_Material provided_
○ ○ ○ ○ ○
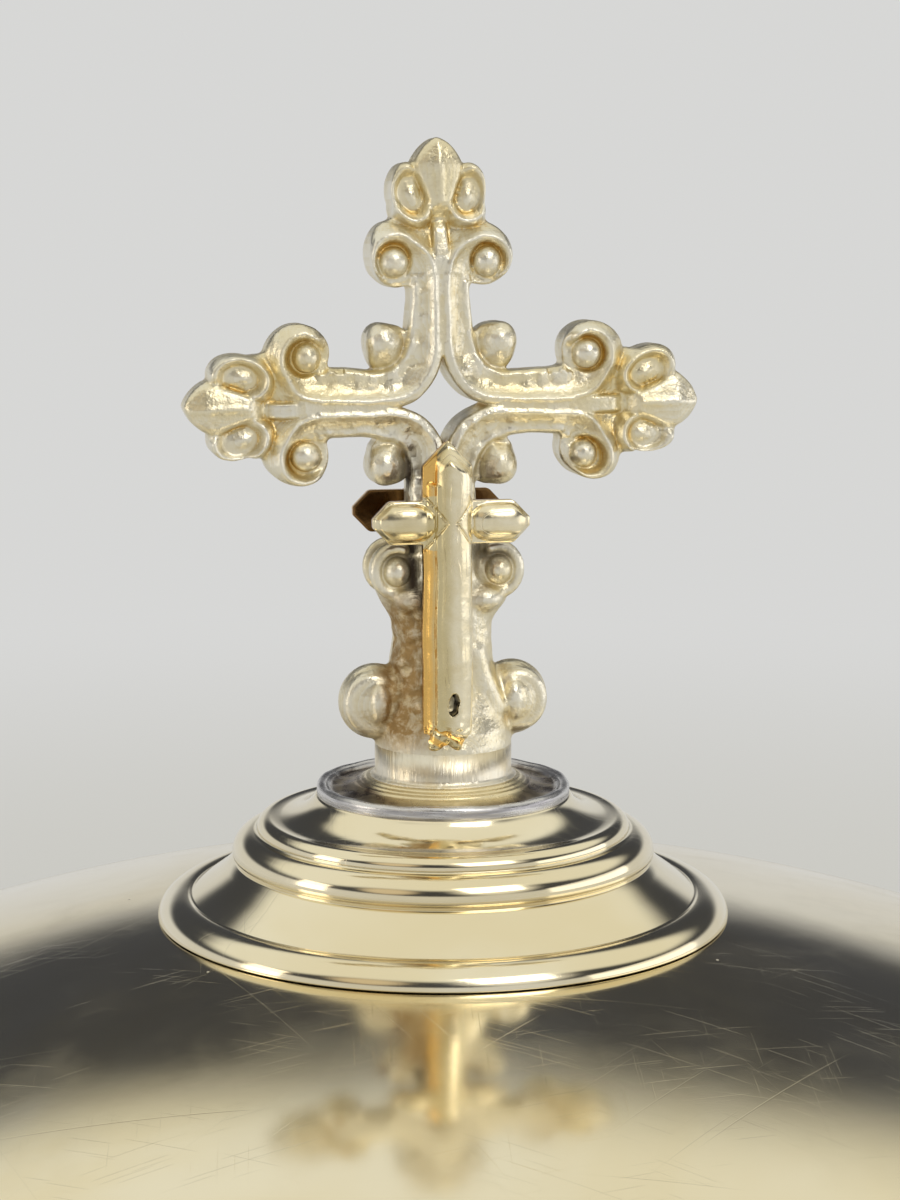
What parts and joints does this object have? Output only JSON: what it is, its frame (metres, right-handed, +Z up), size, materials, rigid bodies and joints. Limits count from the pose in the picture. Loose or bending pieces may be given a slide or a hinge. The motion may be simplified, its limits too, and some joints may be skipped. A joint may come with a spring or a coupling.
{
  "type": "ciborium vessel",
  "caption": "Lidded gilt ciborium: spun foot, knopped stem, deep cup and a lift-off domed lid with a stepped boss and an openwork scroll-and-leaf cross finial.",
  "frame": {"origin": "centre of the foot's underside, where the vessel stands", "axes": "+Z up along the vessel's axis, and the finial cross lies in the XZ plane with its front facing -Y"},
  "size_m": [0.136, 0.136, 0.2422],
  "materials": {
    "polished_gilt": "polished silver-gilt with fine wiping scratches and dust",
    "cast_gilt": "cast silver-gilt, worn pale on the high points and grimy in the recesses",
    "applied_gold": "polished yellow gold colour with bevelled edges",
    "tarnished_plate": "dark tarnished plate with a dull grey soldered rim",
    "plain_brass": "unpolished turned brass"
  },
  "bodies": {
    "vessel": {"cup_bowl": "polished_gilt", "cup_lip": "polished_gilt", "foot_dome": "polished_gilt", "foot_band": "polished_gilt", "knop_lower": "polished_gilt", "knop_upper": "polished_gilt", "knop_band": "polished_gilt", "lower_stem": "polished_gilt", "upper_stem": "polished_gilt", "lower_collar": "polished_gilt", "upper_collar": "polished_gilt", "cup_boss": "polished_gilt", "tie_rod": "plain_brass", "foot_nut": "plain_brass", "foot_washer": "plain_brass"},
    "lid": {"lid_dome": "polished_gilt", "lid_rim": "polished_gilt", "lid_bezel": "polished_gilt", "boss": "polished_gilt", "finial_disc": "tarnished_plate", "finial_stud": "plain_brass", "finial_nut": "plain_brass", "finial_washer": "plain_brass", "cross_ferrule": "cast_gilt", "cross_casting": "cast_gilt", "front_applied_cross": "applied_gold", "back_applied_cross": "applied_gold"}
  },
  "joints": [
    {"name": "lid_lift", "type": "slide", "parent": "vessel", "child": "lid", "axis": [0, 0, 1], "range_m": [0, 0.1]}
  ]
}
○ ○ ○ ○ ○
_Objective_
Output the whole listing above again, word for word.

_Worked solution_
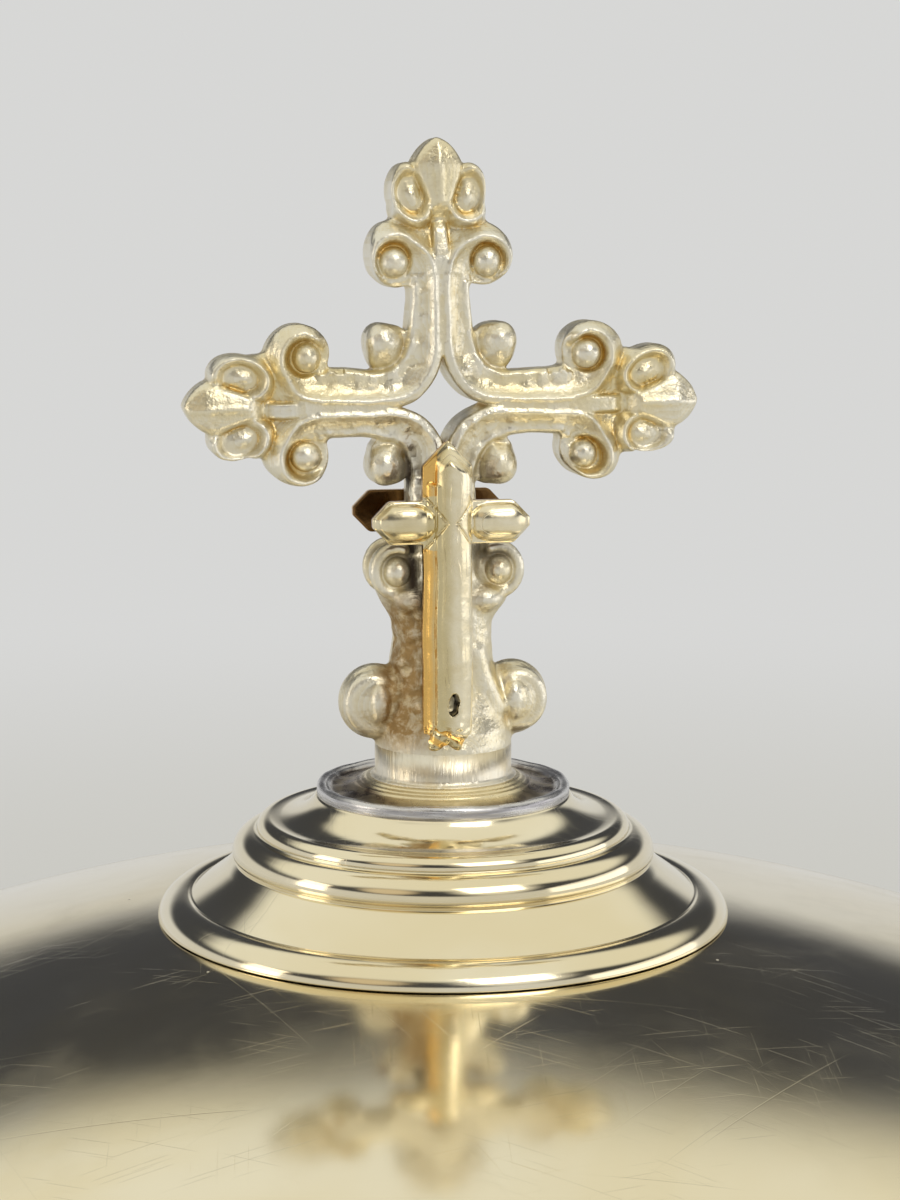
What parts and joints does this object have? Output only JSON: what it is, its frame (metres, right-handed, +Z up), size, materials, rigid bodies and joints. Limits count from the pose in the picture. Loose or bending pieces may be given a slide or a hinge. The motion may be simplified, its limits too, and some joints may be skipped. A joint may come with a spring or a coupling.
{
  "type": "ciborium vessel",
  "caption": "Lidded gilt ciborium: spun foot, knopped stem, deep cup and a lift-off domed lid with a stepped boss and an openwork scroll-and-leaf cross finial.",
  "frame": {"origin": "centre of the foot's underside, where the vessel stands", "axes": "+Z up along the vessel's axis, and the finial cross lies in the XZ plane with its front facing -Y"},
  "size_m": [0.136, 0.136, 0.2422],
  "materials": {
    "polished_gilt": "polished silver-gilt with fine wiping scratches and dust",
    "cast_gilt": "cast silver-gilt, worn pale on the high points and grimy in the recesses",
    "applied_gold": "polished yellow gold colour with bevelled edges",
    "tarnished_plate": "dark tarnished plate with a dull grey soldered rim",
    "plain_brass": "unpolished turned brass"
  },
  "bodies": {
    "vessel": {"cup_bowl": "polished_gilt", "cup_lip": "polished_gilt", "foot_dome": "polished_gilt", "foot_band": "polished_gilt", "knop_lower": "polished_gilt", "knop_upper": "polished_gilt", "knop_band": "polished_gilt", "lower_stem": "polished_gilt", "upper_stem": "polished_gilt", "lower_collar": "polished_gilt", "upper_collar": "polished_gilt", "cup_boss": "polished_gilt", "tie_rod": "plain_brass", "foot_nut": "plain_brass", "foot_washer": "plain_brass"},
    "lid": {"lid_dome": "polished_gilt", "lid_rim": "polished_gilt", "lid_bezel": "polished_gilt", "boss": "polished_gilt", "finial_disc": "tarnished_plate", "finial_stud": "plain_brass", "finial_nut": "plain_brass", "finial_washer": "plain_brass", "cross_ferrule": "cast_gilt", "cross_casting": "cast_gilt", "front_applied_cross": "applied_gold", "back_applied_cross": "applied_gold"}
  },
  "joints": [
    {"name": "lid_lift", "type": "slide", "parent": "vessel", "child": "lid", "axis": [0, 0, 1], "range_m": [0, 0.1]}
  ]
}